The 2002-03 Teale lectures are:

  • September 23, "Prehistoric Human Impacts on the Environment of Amazonia, with Emphasis on Anthropogenic Dark Earths," by William Denevan, cultural ecologist and professor emeritus, University of Wisconsin-Madison, an expert on native agricultural practices and lifeways across the Americas from prehistory to the present. His most recent book is Cultivated Landscapes of Native Amazonia and the Andes (Oxford University Press: 2002).

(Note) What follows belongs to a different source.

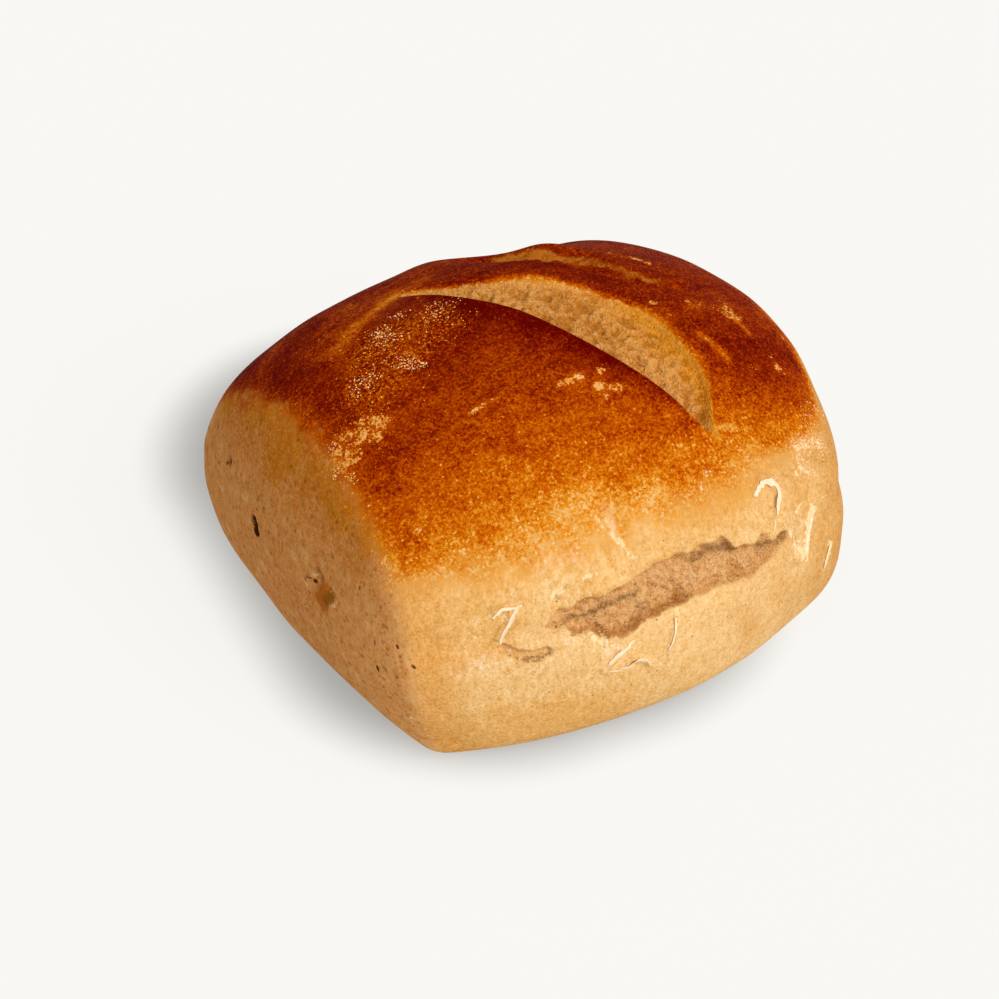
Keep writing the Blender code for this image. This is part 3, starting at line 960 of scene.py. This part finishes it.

  • Oct. 17, "Environment and Statecraft: The Strategy of Environmental Treaty-Making," by Scott Barrett, professor of environmental economics and international political economy at the Paul H. Nitze School of Advanced International Studies, and director of the Energy, Environment, Science & Technology Program, at Johns Hopkins University. An expert on international environmental agreements, Barrett is also an advisor to the European Commission, the OECD, the World Bank, and the United Nations.

  • Nov. 14, "Crossing Thresholds: The Environment as Moral Challenge," by Bill McKibben, visiting scholar in environmental studies at Middlebury College. His book, The End of Nature, published in 20 languages on six continents, sounded one of the earliest alarms about global warming. He has also written The Age of Missing Information, Hope, Human and Wild, Hundred Dollar Holiday, and Maybe One, and writes regularly for The New York Times, The New Yorker, Atlantic, Harper's.

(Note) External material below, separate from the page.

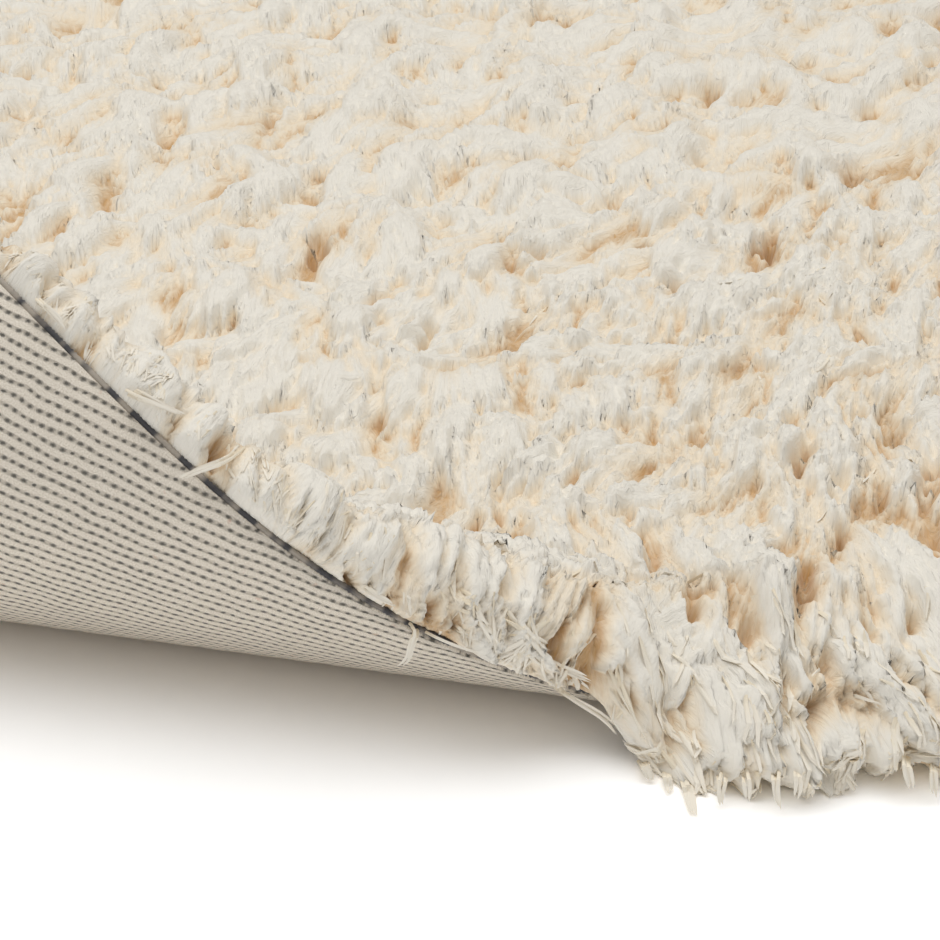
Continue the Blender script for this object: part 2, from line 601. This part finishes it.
def lies(at_a, at_b, seed):
    """Which way tufts lie: as on the photograph, away from the partings, and outwards at the rim.

    And their sizes, and their lengths as a share."""
    scatter = np.random.default_rng(seed)
    place, room_a, room_b, room_out = fleece_frame(at_a, at_b, even)
    angle = sweep_at(in_photo(place)) + 0.6 * drift(at_a, at_b, 0.045, seed=11)
    angle += 0.4 * drift(at_a, at_b, 0.018, seed=12)
    rim_share = at_rim(at_a, at_b)
    angle += scatter.normal(0, 0.27, len(at_a))
    # the way on the photograph, in the room
    on_photo = np.cos(angle)[:, None] * camera_turn[:, 0] - np.sin(angle)[:, None] * camera_turn[:, 1]
    share, away = parted(at_a, at_b, 1.4)
    on_photo = on_photo * (1 - share)[:, None]
    on_photo = on_photo + 0.8 * (away[:, :1] * camera_turn[:, 0] - away[:, 1:] * camera_turn[:, 1])
    # the way over the fleece that looks like it from the camera
    sight = -camera_turn[:, 2]
    facing = np.minimum((room_out * sight).sum(1), -0.3)
    on_fleece = on_photo - sight * ((on_photo * room_out).sum(1) / facing)[:, None]
    way = unit(np.stack([(on_fleece * room_a).sum(1), (on_fleece * room_b).sum(1)], 1))
    near_side = smooth_step((np.abs(at_a) - half_a + outwards_from) / outwards_over) * np.sign(at_a)
    near_end = smooth_step((np.abs(at_b) - half_b + outwards_from) / outwards_over) * np.sign(at_b)
    lying = 1 - 0.85 * lift_of_edge(at_a, at_b)
    near_rim = np.clip(np.hypot(near_side, near_end), 0, 1) * lying
    outwards = 1.2 * np.stack([near_side, near_end], 1) * lying[:, None]
    way = unit(way * (1 - 0.8 * near_rim)[:, None] + outwards)
    turn = scatter.normal(0, 0.65, len(at_a)) * rim_share
    way = np.stack([way[:, 0] * np.cos(turn) - way[:, 1] * np.sin(turn),
                    way[:, 0] * np.sin(turn) + way[:, 1] * np.cos(turn)], 1)
    size = 1 + 0.16 * drift(at_a, at_b, 0.030, seed=21) + scatter.normal(0, 0.17, len(at_a))
    return way, np.clip(size, 0.65, 1.4) * (1 - 0.3 * share), 1 - 0.56 * rim_share


tuft_a, tuft_b = stands(tuft_lobes.spacing, seed=5)
lie, tuft_size, tuft_length = lies(tuft_a, tuft_b, seed=6)
tuft_chunky = chunky_at(tuft_a, tuft_b)
tuft_size *= 1 + 0.25 * tuft_chunky
clump_a, clump_b = stands(clump_lobes.spacing, seed=7)
clump_lie, clump_size, clump_length = lies(clump_a, clump_b, seed=8)
clump_chunky = chunky_at(clump_a, clump_b)
# short locks come apart at the rim, and a little where the tufts are chunky
lock_a, lock_b = stands(lock_lobes.spacing, seed=9)
apart = np.maximum(at_rim(lock_a, lock_b), 0.6 * chunky_at(lock_a, lock_b))
lock_a, lock_b, apart = (each[apart > 0.1] for each in (lock_a, lock_b, apart))
lock_lie, lock_size, lock_length = lies(lock_a, lock_b, seed=10)

# the fleece's grid is fine between these places, where it shows, and coarser beyond
fine_cell, coarse_cell, coarsen_over = 0.00105, 0.0026, 0.06
fine_left, fine_right, fine_back = -0.29, 0.15, -0.06


def graded(half, near, far):
    """The grid's lines across one direction, fine from near to far."""
    lines = [-half]
    while lines[-1] < half:
        away = max(near - lines[-1], lines[-1] - far, 0)
        lines.append(lines[-1] + fine_cell + (coarse_cell - fine_cell) * min(away / coarsen_over, 1))
    lines = np.array(lines)
    return (lines + half) * (2 * half / (lines[-1] + half)) - half


lines_a, lines_b = graded(half_a, fine_left, fine_right), graded(half_b, -half_b, fine_back)
cells_a, cells_b = len(lines_a) - 1, len(lines_b) - 1
grid_a, grid_b = np.meshgrid(lines_a, lines_b, indexing="ij")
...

  • Feb. 20, "Estimating Climate and Climatic Change from Lousy Weather-Station Networks," by Cort Willmott, professor of geography, University of Delaware. Willmott's innovative uses of explicitly spatial methods have advanced understanding of climate and climate change. His research has been supported by NASA and the National Science Foundation, among others.

  • March 27, "African Climate Change and Human Evolution," by Peter deMenocal, a paleo-oceanographer and assistant professor of earth and environmental sciences, Lamont-Doherty Earth Observatory, Columbia University. deMenocal's studies of deep-sea sediments and microfossils are advancing understanding of human evolution, with funding from the National Science Foundation, the National Oceanic and Atmospheric Administration, and the Office of Naval Research.

The April lecture will be announced later.

The series is sponsored by the Offices of the President, the Chancellor, the Thomas J. Dodd Research Center, the Connecticut State Museum of Natural History, College of Agriculture and Natural Resources, College of Liberal Arts and Sciences, Graduate School, and other academic departments.